For teaching children the tying of knots and shoelaces, neckties, hair bows, and the like, it is desirable to utilize ropes at least as heavy as clothsline both for demonstration and practice, so that the course of each rope in a knot can readily be seen. According to the present invention it is desirable for this purpose to utilize ropes of relatively large girth having great flexibility to make such ropes available to children in a more attracting and intriguing form than ordinary rope.
It is an object of the present invention to provide an educational toy of a kind which the child will like to have with him because of its appeal to his fancy and which will put at his disposal material and occasions for practicing the tying of common useful knots.

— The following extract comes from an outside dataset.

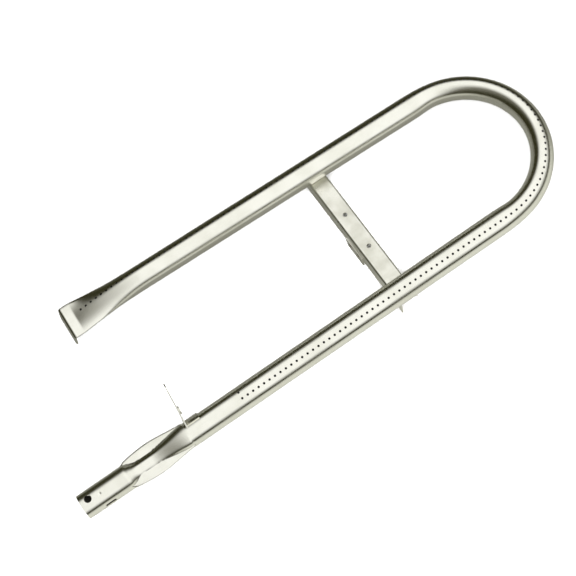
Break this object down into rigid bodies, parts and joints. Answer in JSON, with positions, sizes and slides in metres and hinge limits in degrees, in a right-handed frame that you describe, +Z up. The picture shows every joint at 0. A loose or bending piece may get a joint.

Briefly, a soft decorated body in the form of a cushion, either permanently decorated on at least one side in the form of a fanciful face, or else provided with means for attaching the features of a face, is made around a loop of thick and very flexible material, which may be a loop of tubular material that encloses a very flexible rope or is stuffed with a soft filling at least in the portions outside of the cushion body. The loop is fastened to the cushion body at the places where it enters and leaves the latter and is disposed, so that a closed end of the loop extends a little way above the middle of one edge of the cushion body, while the other end of the loop is open, and the greater portion of the loop lies between the cushion body and the open end. The cushion body is preferably of half-moon shape, with the legs dangling from the straight side.